SHORT PROBLEM
Go through the listing beneath this task and return every line that carries the string "type".

++++++

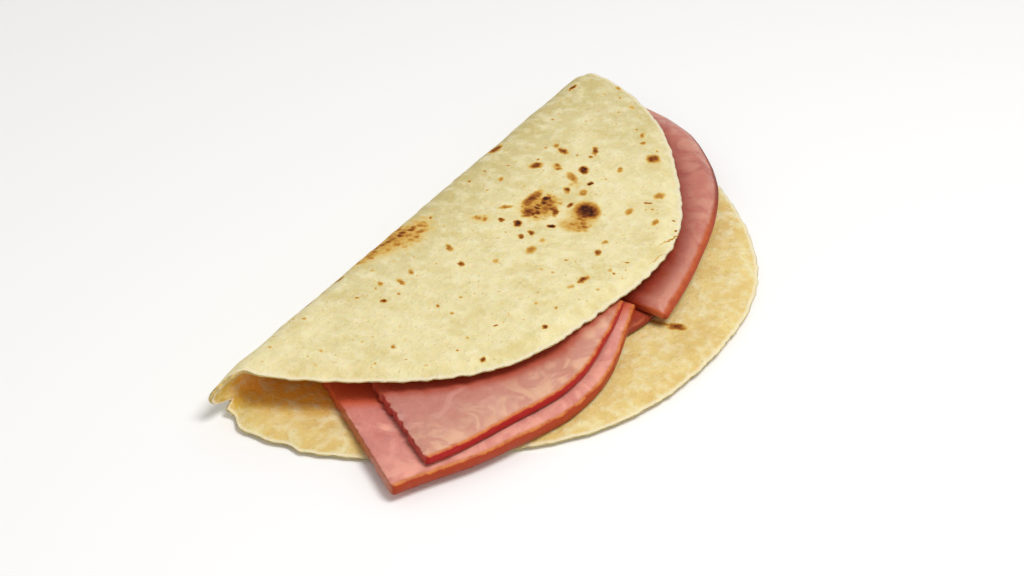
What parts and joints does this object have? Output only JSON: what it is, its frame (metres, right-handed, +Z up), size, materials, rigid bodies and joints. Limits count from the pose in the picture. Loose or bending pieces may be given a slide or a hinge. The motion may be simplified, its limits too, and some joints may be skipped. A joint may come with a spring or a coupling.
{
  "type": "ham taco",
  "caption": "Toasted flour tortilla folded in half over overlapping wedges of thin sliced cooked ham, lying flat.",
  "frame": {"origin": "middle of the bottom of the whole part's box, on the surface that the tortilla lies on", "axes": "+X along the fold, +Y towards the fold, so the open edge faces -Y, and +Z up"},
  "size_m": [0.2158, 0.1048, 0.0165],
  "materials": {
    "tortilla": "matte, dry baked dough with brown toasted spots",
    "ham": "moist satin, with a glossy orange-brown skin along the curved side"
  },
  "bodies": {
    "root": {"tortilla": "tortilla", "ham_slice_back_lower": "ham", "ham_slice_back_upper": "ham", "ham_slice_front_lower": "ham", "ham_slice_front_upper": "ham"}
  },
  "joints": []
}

++++++

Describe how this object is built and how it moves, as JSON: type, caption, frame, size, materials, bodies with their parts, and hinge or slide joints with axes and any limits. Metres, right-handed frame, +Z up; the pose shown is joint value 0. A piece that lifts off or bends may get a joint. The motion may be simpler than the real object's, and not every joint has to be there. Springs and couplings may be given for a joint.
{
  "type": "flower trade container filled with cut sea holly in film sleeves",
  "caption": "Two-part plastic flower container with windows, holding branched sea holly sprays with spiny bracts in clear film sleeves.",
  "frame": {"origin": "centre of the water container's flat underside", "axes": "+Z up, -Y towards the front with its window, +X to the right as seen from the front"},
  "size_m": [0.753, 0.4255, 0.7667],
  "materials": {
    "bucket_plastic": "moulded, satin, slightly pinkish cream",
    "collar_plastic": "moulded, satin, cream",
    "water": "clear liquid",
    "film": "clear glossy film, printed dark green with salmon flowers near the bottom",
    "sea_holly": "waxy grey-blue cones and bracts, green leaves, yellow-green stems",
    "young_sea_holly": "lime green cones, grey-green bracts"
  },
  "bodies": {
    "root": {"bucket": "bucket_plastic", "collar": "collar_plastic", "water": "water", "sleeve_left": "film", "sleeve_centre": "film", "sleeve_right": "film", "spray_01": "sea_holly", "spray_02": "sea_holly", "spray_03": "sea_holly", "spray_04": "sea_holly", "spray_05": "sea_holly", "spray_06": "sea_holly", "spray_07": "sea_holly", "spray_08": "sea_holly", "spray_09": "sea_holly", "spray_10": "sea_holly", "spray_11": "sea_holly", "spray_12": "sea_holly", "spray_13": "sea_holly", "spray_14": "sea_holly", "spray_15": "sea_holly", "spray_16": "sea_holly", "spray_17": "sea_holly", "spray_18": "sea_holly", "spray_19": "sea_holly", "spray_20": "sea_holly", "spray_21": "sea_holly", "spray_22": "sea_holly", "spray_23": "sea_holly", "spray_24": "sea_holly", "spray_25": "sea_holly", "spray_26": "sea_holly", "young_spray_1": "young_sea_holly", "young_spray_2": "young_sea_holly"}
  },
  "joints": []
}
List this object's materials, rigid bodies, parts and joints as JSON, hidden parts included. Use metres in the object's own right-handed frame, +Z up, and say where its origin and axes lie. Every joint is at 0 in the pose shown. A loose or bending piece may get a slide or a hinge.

++++++

RESPONSE TO THE TASK
  "type": "ham taco",
Describe how this object is built and how it moves, as JSON: type, caption, frame, size, materials, bodies with their parts, and hinge or slide joints with axes and any limits. Metres, right-handed frame, +Z up; the pose shown is joint value 0. A piece that lifts off or bends may get a joint. The motion may be simpler than the real object's, and not every joint has to be there. Springs and couplings may be given for a joint.
  "type": "flower trade container filled with cut sea holly in film sleeves",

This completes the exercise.